Siragusa's aptitude and friendship with White brought him to the attention of the espionage Establishment, and in 1944 he was recruited into the counterintelligence branch of the OSS. As a cover for his spy work he was commissioned as a Navy ensign, then assigned to Italy where he worked with White's friend James Angleton. In late 1944, his spy and narcotics missions dovetailed when he interrogated Vito Genovese at Bari Prison at the request of Andrew Berding, the OSS counterintelligence chief in Italy. Siragusa recalled that “being a civilian cop I couldn't resist pushing the hood on his New York City rackets. It was known that he still pulled the strings back there.”
21

By Siragusa's account the interview was a waste of time, but shortly after his chat with Genovese, he found himself on the trail of Annabella Von Hodenburg, a director of Nazi stay-behind agents in Italy. Siragusa caught the baroness ten miles from the Brenner Pass, and in March 1946 returned to New York an authentic war hero.

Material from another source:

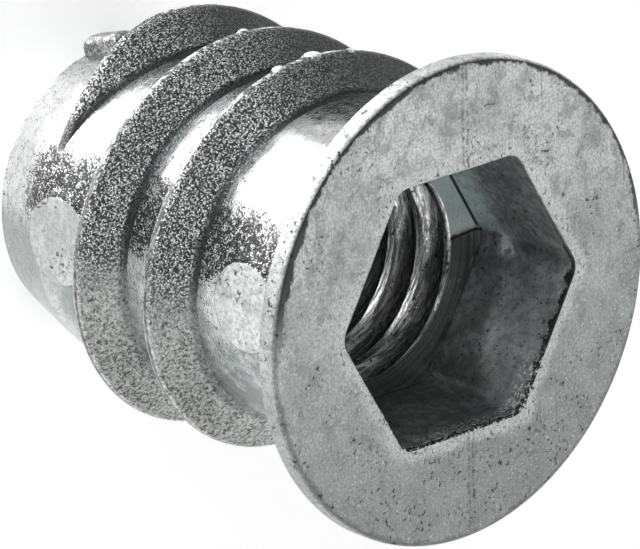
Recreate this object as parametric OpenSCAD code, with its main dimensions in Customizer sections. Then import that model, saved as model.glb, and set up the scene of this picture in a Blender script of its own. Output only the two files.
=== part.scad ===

Under the tutelage of Garland Williams, Siragusa was promoted to group leader and joined the crusade to link the American Mafia's drug syndicate with Lucky Luciano in Italy, communists in general, and the labor movement in New York. Williams also instructed Siragusa in the fine art of disinformation. During a press conference in 1948, Williams announced the FBN's successful investigation of Puerto Rican seamen smuggling heroin to New York. Naming Luciano as their source, Williams called it
“the most important” case ever.
22
When Customs inspectors found heroin on seamen in January and May 1949, Williams blamed Luciano; and when a New York taxi driver was arrested in Italy with nine pounds of heroin in June, Williams again claimed that Luciano was responsible. As Siragusa learned, it didn't matter that there was never enough evidence to indict Luciano, the idea was to feed sensational headlines to the press – headlines that Anslinger could use to pressure the Italians at the UN.